## WRITTEN REQUEST
Using the listing below, set down each line from the line containing "for piece, mesh" through the line containing "obj.parent = empty", both ends included, exactly and with nothing added.

## DATASET SECTION
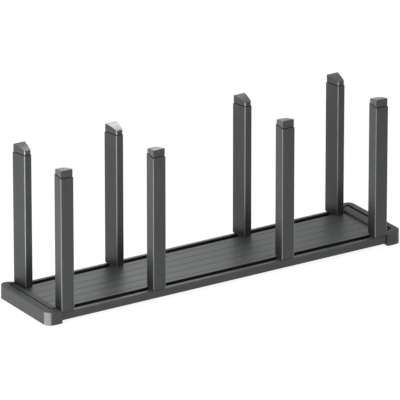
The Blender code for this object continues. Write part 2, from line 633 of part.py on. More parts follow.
def build():
    for old in list(bpy.data.objects):
        bpy.data.objects.remove(old)
    aluminium = principled("anthracite_aluminium", (0.085, 0.086, 0.088), 0.38, 0.85)
    cap_plastic = principled("grey_cap_plastic", (0.100, 0.100, 0.104), 0.45, 0.0)
    dark_plastic = principled("dark_slide_plastic", (0.020, 0.020, 0.021), 0.5, 0.0)
    steel = principled("zinc_plated_steel", (0.62, 0.62, 0.60), 0.3, 1.0)
    rubber = principled("dark_rubber", (0.018, 0.018, 0.018), 0.8, 0.0)

    place("base_profile", base_profile(aluminium))
    whole_ends = {"end_cap": end_cap(cap_plastic), "end_cap_cover": cover(cap_plastic)}
    small_pieces = {"end_cap_screw": (cap_screw(steel), FIXING_Y, SCREW_SEAT),
                    "anti_slip_pad": (pad(rubber), PAD_Y, 0)}
    for end, side_x, turn in (("right", 1, 0.0), ("left", -1, math.pi)):
        for name, mesh in whole_ends.items():
            place(f"{name}_{end}", mesh, turn=turn)
        for name, (mesh, y, z) in small_pieces.items():
            for row, side_y in (("front", -1), ("back", 1)):
                place(f"{name}_{end}_{row}", mesh, location=(side_x * FIXING_X, side_y * y, z))

    post_pieces = {"tube": post_tube(aluminium), "cap": post_lid(cap_plastic),
                   "foot_plug": foot_plug(dark_plastic), "slide_shoe": slide_shoe(dark_plastic),
                   "screw": post_screw(steel)}
    for row, y, turn in (("front", -SLOT_Y, 0.0), ("back", SLOT_Y, math.pi)):
        for number, x in POST_PLACES.items():
            carriage = place(f"post_{row}_{number}", None, location=(x, y, 0), turn=turn)
            for piece, mesh in post_pieces.items():
                placed = place(f"post_{row}_{number}_{piece}", mesh, parent=carriage)
                if piece == "screw":
                    # head down, its flat side against the underside of the shoe
                    placed.location = (0, 0, SHOE_BOTTOM - TOUCH_GAP)
                    placed.rotation_euler = (math.pi, 0, 0)


build()
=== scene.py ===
# %% [markdown]
# # A drawer bowl holder
#
# The object is an adjustable holder for a kitchen drawer. A flat aluminium base lies on the
# drawer's floor between two moulded end caps. Eight tapered aluminium posts stand on it in two
# rows and slide along its two slots. This lesson loads the exact solids, gives the visible ones
# fine edges, dresses them in brushed and moulded finishes, and lights them as in a studio.

# %% Load the solids
import json
import math
import bmesh
import bpy
from mathutils import Matrix, Vector


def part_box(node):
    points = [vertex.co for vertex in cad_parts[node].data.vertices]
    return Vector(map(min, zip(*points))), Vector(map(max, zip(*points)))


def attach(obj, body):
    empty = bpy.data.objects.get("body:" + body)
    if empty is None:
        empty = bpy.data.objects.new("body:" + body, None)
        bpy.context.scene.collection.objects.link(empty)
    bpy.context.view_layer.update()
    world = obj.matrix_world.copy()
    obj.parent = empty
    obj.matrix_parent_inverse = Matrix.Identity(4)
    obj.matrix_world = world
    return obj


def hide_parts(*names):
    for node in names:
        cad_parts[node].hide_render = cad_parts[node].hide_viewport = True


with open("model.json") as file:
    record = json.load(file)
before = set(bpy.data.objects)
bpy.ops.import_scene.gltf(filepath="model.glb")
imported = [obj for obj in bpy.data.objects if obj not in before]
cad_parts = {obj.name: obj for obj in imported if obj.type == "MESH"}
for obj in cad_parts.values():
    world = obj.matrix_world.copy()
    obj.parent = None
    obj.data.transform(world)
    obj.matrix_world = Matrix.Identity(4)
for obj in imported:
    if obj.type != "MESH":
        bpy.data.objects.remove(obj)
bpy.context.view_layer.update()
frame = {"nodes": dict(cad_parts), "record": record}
nodes = frame["nodes"]
body_of = {name: body for body, names in frame["record"]["behaviour"]["bodies"].items()
           for name in names}
slot_of = {entry["node"]: entry["material_slot"] for entry in frame["record"]["subparts"]}

# %% [markdown]
# Whatever is modelled by hand below has to sit exactly where its solid is. So an outer size
# isn't typed again where the solid's box, which is a lowest and a highest corner, gives it.

# %% Places read from the solids
X_AXIS, Y_AXIS, Z_AXIS = 0, 1, 2
MM = 1000                    # in a metre, for what is printed
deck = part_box("base_profile")[1].z
tube_low, tube_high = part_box("post_front_1_tube")
cap_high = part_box("end_cap_right")[1]
cover_low, cover_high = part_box("end_cap_cover_right")
print(f"deck at {deck * MM:.1f} mm, posts from {tube_low.z * MM:.1f} to",
      f"{tube_high.z * MM:.1f} mm")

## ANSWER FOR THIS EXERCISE
            for piece, mesh in post_pieces.items():
                placed = place(f"post_{row}_{number}_{piece}", mesh, parent=carriage)
                if piece == "screw":
                    # head down, its flat side against the underside of the shoe
                    placed.location = (0, 0, SHOE_BOTTOM - TOUCH_GAP)
                    placed.rotation_euler = (math.pi, 0, 0)


build()
=== scene.py ===
# %% [markdown]
# # A drawer bowl holder
#
# The object is an adjustable holder for a kitchen drawer. A flat aluminium base lies on the
# drawer's floor between two moulded end caps. Eight tapered aluminium posts stand on it in two
# rows and slide along its two slots. This lesson loads the exact solids, gives the visible ones
# fine edges, dresses them in brushed and moulded finishes, and lights them as in a studio.

# %% Load the solids
import json
import math
import bmesh
import bpy
from mathutils import Matrix, Vector


def part_box(node):
    points = [vertex.co for vertex in cad_parts[node].data.vertices]
    return Vector(map(min, zip(*points))), Vector(map(max, zip(*points)))


def attach(obj, body):
    empty = bpy.data.objects.get("body:" + body)
    if empty is None:
        empty = bpy.data.objects.new("body:" + body, None)
        bpy.context.scene.collection.objects.link(empty)
    bpy.context.view_layer.update()
    world = obj.matrix_world.copy()
    obj.parent = empty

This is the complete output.